A Nostalgic Look at When Architects Tried To Make the Office Better | Architect Magazine
Aaron Betsky reviews “The Office of Good Intentions: Human(s) Work,” by Florian Idenburg and LeeAnn Suen, with photography by Iwan Baan.
Looking at that object fading into the past is this book’s accomplishment. The good thing about Idenburg’s and his collaborators’ message is that it does not excuse architects from the office’s design failures: “For every good intention bastardized by mass production, for every hardship that seeded reform, and perhaps even for every gamble that paid off, there were humans at the helm, making perfect plans, and there were humans altering and executing those plans….” What the authors have chosen to do is reveal the beauty of some of those intentions, as well as the fact that, as evidenced by Baan’s laconic photographs, even the most beautiful monument to work eventually turns into a banal background for everyday tasks that obscure whatever the architect and their client intended us to experience.
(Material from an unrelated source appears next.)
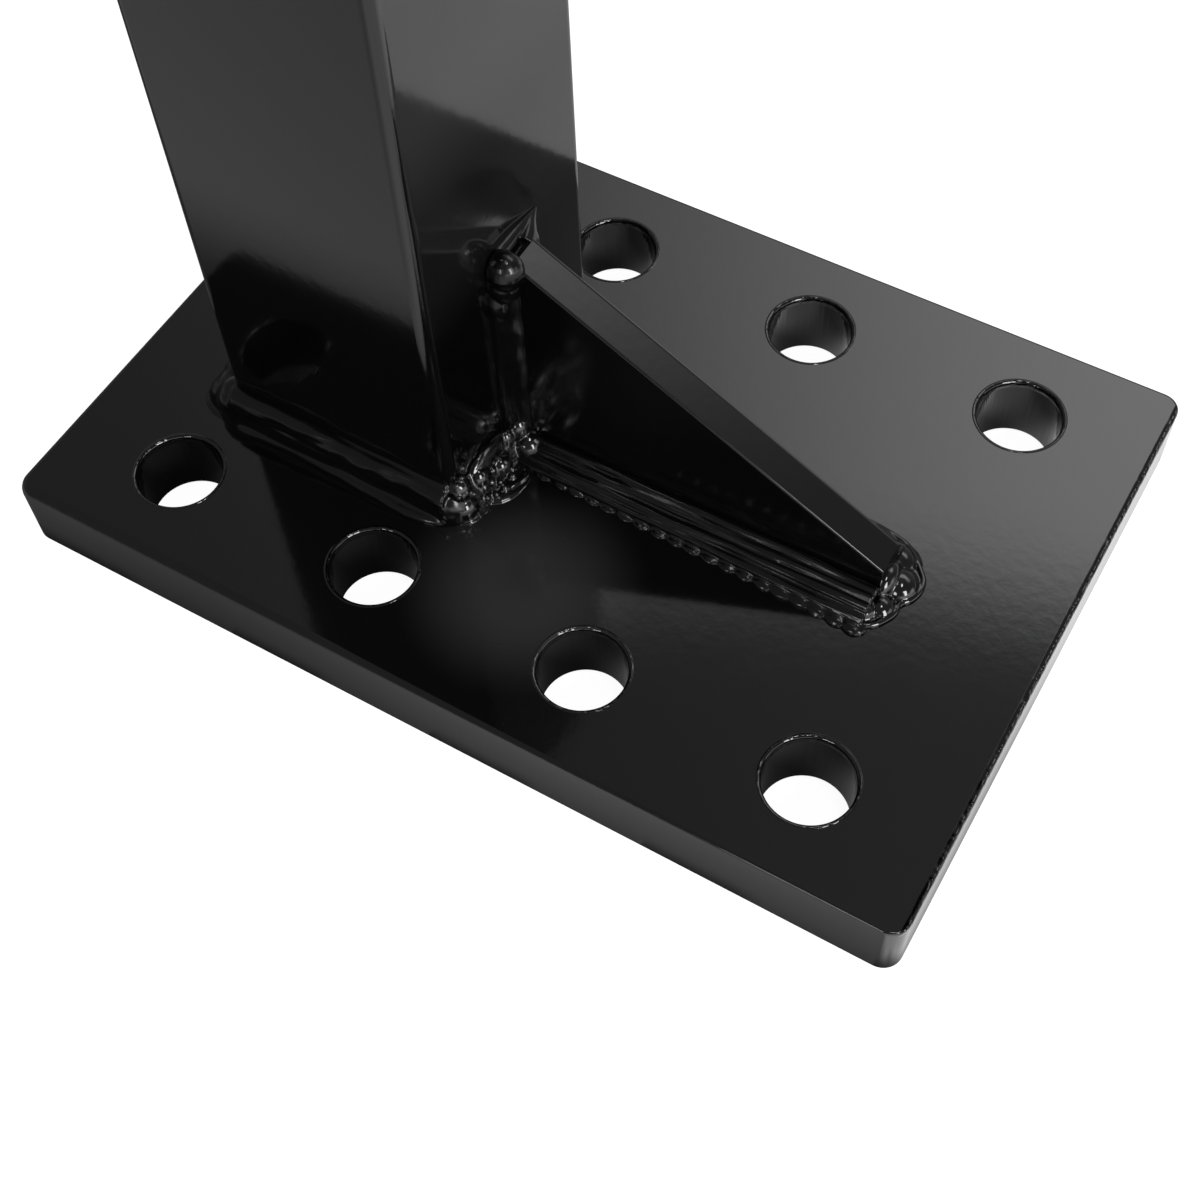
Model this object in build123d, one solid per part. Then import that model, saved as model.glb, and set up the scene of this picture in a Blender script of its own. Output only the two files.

The book’s cover is well-chosen for showing that condition: A view of the Rocky Mountains, framed by a smidgen of I.M. Pei’s concrete castellation for the NCAR Mesa Laboratory of 1964-67, dominates a small office where an old-fashioned lamp exudes warm, but overwhelmed light while an anonymous woman, her back to us, stares at the oh-so-familiar grid of an Outlook calendar on her computer.